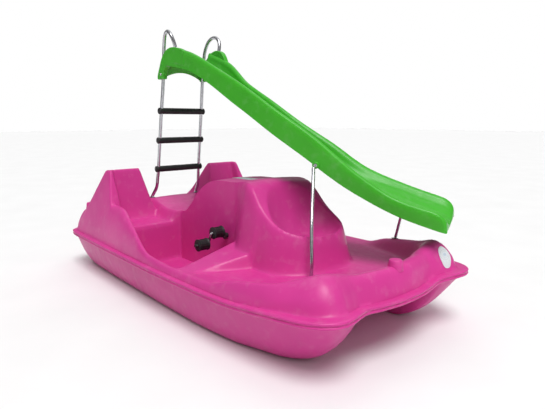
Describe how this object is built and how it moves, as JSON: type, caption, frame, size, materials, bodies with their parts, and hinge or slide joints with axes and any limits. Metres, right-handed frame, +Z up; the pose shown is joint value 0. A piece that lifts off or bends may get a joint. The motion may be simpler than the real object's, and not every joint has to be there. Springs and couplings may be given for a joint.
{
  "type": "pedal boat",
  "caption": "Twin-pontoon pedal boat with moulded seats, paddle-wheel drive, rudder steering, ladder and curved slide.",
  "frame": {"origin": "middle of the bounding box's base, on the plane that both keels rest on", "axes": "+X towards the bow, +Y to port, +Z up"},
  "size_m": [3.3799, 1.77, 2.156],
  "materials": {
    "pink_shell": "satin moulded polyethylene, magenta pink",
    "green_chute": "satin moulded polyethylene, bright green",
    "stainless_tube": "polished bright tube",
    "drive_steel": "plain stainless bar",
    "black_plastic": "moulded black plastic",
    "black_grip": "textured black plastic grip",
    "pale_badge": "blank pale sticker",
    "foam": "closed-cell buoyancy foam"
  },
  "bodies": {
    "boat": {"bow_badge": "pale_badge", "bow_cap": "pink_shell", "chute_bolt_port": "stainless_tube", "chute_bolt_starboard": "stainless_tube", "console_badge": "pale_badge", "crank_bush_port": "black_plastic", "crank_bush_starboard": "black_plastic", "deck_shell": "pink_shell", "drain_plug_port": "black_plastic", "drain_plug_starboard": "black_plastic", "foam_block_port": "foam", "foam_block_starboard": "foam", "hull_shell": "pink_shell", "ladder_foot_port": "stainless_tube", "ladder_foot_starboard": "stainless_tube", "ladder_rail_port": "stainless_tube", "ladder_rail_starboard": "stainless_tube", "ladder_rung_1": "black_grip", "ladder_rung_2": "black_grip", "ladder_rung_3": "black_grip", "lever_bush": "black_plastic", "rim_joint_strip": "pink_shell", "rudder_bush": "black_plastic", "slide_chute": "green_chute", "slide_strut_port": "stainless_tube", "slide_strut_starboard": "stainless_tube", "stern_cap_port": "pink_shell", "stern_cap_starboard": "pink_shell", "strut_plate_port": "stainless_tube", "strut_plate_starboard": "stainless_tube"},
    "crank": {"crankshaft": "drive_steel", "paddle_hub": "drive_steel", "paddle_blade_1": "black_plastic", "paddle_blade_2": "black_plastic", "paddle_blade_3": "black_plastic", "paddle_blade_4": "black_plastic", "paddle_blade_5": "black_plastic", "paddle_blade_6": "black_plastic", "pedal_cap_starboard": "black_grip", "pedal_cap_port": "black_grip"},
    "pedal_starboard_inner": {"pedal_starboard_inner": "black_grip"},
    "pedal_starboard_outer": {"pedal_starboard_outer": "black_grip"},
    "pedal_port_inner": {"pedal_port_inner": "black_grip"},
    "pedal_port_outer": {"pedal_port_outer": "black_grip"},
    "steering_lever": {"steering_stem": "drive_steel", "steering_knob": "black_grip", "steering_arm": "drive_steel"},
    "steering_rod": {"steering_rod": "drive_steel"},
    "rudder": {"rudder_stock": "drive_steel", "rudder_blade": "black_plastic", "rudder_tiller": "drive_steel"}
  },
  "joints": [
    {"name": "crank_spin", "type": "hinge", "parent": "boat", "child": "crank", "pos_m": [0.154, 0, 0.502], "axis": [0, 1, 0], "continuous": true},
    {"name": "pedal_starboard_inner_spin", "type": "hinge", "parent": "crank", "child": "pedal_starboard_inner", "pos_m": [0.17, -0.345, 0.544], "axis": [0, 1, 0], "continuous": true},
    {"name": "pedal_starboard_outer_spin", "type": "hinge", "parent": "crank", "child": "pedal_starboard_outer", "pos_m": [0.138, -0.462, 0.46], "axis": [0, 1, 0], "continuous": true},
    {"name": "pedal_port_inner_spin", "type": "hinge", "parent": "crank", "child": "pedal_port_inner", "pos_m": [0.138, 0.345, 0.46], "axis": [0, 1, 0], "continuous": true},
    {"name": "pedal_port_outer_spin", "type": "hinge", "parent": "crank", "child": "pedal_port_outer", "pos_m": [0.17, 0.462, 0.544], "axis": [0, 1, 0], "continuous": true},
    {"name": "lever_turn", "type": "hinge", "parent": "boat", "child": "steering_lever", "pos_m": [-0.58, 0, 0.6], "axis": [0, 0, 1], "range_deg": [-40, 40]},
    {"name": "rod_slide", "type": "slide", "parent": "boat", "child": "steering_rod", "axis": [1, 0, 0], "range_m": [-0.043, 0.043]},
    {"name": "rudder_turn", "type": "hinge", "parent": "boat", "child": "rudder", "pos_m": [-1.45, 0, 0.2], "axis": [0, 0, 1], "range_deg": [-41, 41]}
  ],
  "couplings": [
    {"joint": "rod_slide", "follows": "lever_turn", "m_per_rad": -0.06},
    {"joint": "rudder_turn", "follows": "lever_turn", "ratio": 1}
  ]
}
▬▬▬
__Directive__.
Go through the listing and print each line exactly as it appears.

__Reply to the exercise__.
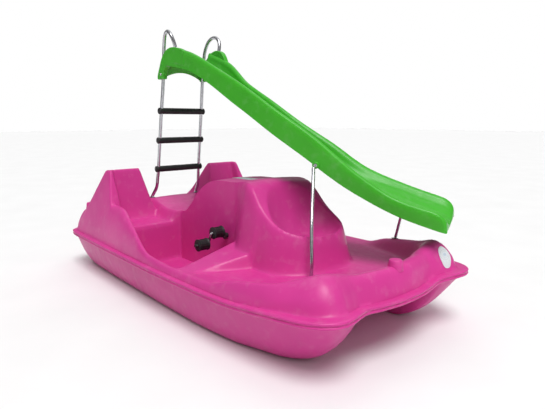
Describe how this object is built and how it moves, as JSON: type, caption, frame, size, materials, bodies with their parts, and hinge or slide joints with axes and any limits. Metres, right-handed frame, +Z up; the pose shown is joint value 0. A piece that lifts off or bends may get a joint. The motion may be simpler than the real object's, and not every joint has to be there. Springs and couplings may be given for a joint.
{
  "type": "pedal boat",
  "caption": "Twin-pontoon pedal boat with moulded seats, paddle-wheel drive, rudder steering, ladder and curved slide.",
  "frame": {"origin": "middle of the bounding box's base, on the plane that both keels rest on", "axes": "+X towards the bow, +Y to port, +Z up"},
  "size_m": [3.3799, 1.77, 2.156],
  "materials": {
    "pink_shell": "satin moulded polyethylene, magenta pink",
    "green_chute": "satin moulded polyethylene, bright green",
    "stainless_tube": "polished bright tube",
    "drive_steel": "plain stainless bar",
    "black_plastic": "moulded black plastic",
    "black_grip": "textured black plastic grip",
    "pale_badge": "blank pale sticker",
    "foam": "closed-cell buoyancy foam"
  },
  "bodies": {
    "boat": {"bow_badge": "pale_badge", "bow_cap": "pink_shell", "chute_bolt_port": "stainless_tube", "chute_bolt_starboard": "stainless_tube", "console_badge": "pale_badge", "crank_bush_port": "black_plastic", "crank_bush_starboard": "black_plastic", "deck_shell": "pink_shell", "drain_plug_port": "black_plastic", "drain_plug_starboard": "black_plastic", "foam_block_port": "foam", "foam_block_starboard": "foam", "hull_shell": "pink_shell", "ladder_foot_port": "stainless_tube", "ladder_foot_starboard": "stainless_tube", "ladder_rail_port": "stainless_tube", "ladder_rail_starboard": "stainless_tube", "ladder_rung_1": "black_grip", "ladder_rung_2": "black_grip", "ladder_rung_3": "black_grip", "lever_bush": "black_plastic", "rim_joint_strip": "pink_shell", "rudder_bush": "black_plastic", "slide_chute": "green_chute", "slide_strut_port": "stainless_tube", "slide_strut_starboard": "stainless_tube", "stern_cap_port": "pink_shell", "stern_cap_starboard": "pink_shell", "strut_plate_port": "stainless_tube", "strut_plate_starboard": "stainless_tube"},
    "crank": {"crankshaft": "drive_steel", "paddle_hub": "drive_steel", "paddle_blade_1": "black_plastic", "paddle_blade_2": "black_plastic", "paddle_blade_3": "black_plastic", "paddle_blade_4": "black_plastic", "paddle_blade_5": "black_plastic", "paddle_blade_6": "black_plastic", "pedal_cap_starboard": "black_grip", "pedal_cap_port": "black_grip"},
    "pedal_starboard_inner": {"pedal_starboard_inner": "black_grip"},
    "pedal_starboard_outer": {"pedal_starboard_outer": "black_grip"},
    "pedal_port_inner": {"pedal_port_inner": "black_grip"},
    "pedal_port_outer": {"pedal_port_outer": "black_grip"},
    "steering_lever": {"steering_stem": "drive_steel", "steering_knob": "black_grip", "steering_arm": "drive_steel"},
    "steering_rod": {"steering_rod": "drive_steel"},
    "rudder": {"rudder_stock": "drive_steel", "rudder_blade": "black_plastic", "rudder_tiller": "drive_steel"}
  },
  "joints": [
    {"name": "crank_spin", "type": "hinge", "parent": "boat", "child": "crank", "pos_m": [0.154, 0, 0.502], "axis": [0, 1, 0], "continuous": true},
    {"name": "pedal_starboard_inner_spin", "type": "hinge", "parent": "crank", "child": "pedal_starboard_inner", "pos_m": [0.17, -0.345, 0.544], "axis": [0, 1, 0], "continuous": true},
    {"name": "pedal_starboard_outer_spin", "type": "hinge", "parent": "crank", "child": "pedal_starboard_outer", "pos_m": [0.138, -0.462, 0.46], "axis": [0, 1, 0], "continuous": true},
    {"name": "pedal_port_inner_spin", "type": "hinge", "parent": "crank", "child": "pedal_port_inner", "pos_m": [0.138, 0.345, 0.46], "axis": [0, 1, 0], "continuous": true},
    {"name": "pedal_port_outer_spin", "type": "hinge", "parent": "crank", "child": "pedal_port_outer", "pos_m": [0.17, 0.462, 0.544], "axis": [0, 1, 0], "continuous": true},
    {"name": "lever_turn", "type": "hinge", "parent": "boat", "child": "steering_lever", "pos_m": [-0.58, 0, 0.6], "axis": [0, 0, 1], "range_deg": [-40, 40]},
    {"name": "rod_slide", "type": "slide", "parent": "boat", "child": "steering_rod", "axis": [1, 0, 0], "range_m": [-0.043, 0.043]},
    {"name": "rudder_turn", "type": "hinge", "parent": "boat", "child": "rudder", "pos_m": [-1.45, 0, 0.2], "axis": [0, 0, 1], "range_deg": [-41, 41]}
  ],
  "couplings": [
    {"joint": "rod_slide", "follows": "lever_turn", "m_per_rad": -0.06},
    {"joint": "rudder_turn", "follows": "lever_turn", "ratio": 1}
  ]
}